Conclusion: Remember Why
Databases made sense in 1995 because of a specific problem: concurrent writes to shared data causing race conditions in e-commerce checkouts. The trade-off was clearly worth it.
But somewhere along the way, we forgot to ask: Do I have the 1995 problem?
Most of us don't. We're running PostgreSQL for blogs with one writer. We're using connection pools for internal tools with five users. We're optimizing for problems we don't have.

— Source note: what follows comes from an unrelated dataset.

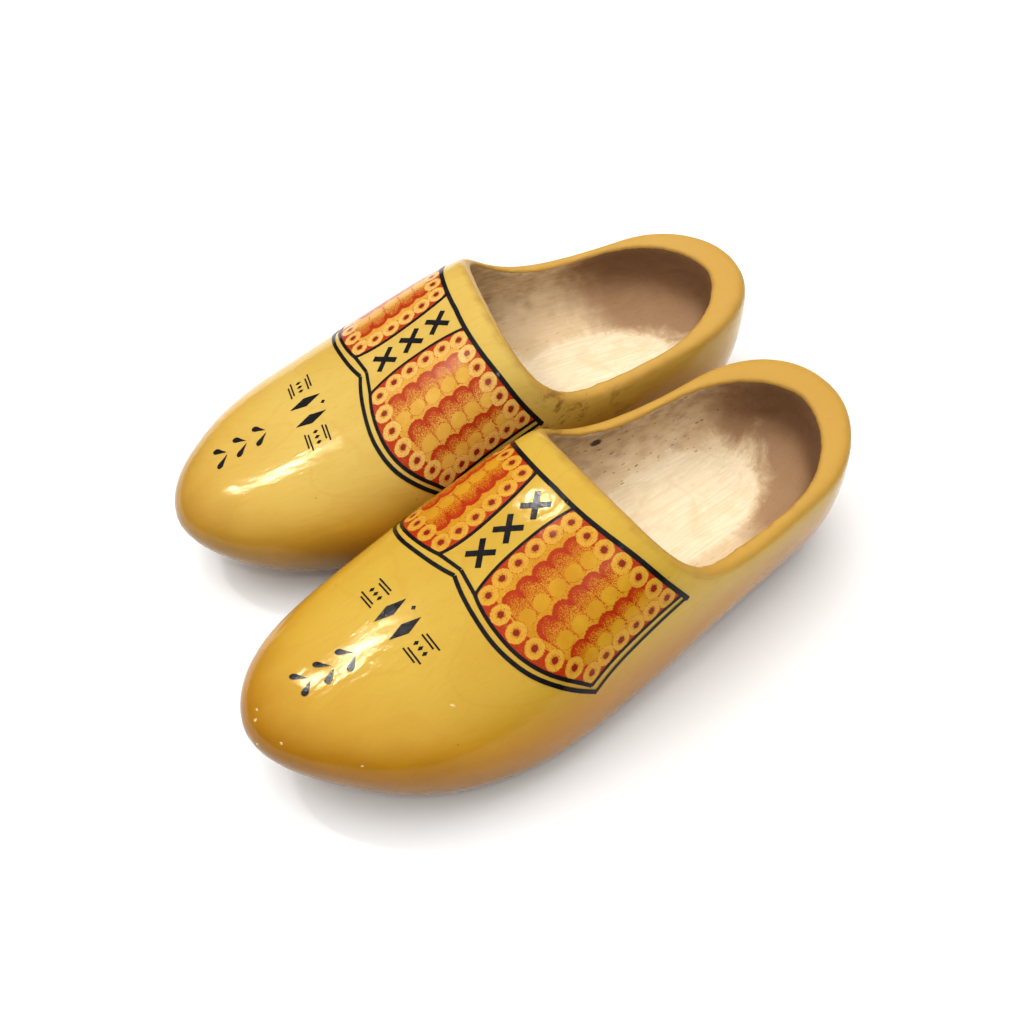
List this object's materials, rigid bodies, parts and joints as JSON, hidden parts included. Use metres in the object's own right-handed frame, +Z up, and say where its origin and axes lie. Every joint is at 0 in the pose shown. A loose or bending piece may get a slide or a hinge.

The good news: you can go back. Flat files work fine when you don't have concurrent write conflicts. And when you do? Modern file locking, append-only logs, and optimistic concurrency control can handle far more than you think.
The Question to Ask
Before you install PostgreSQL, ask yourself:
- Do I have multiple users updating the same data simultaneously?
- Is this actually happening, or am I just planning for it?
- Could I solve this with file locking or append-only logs?
- Am I optimizing for a problem I don't have yet?
Simple > Complex. Even in 1995, we knew that. We just forgot.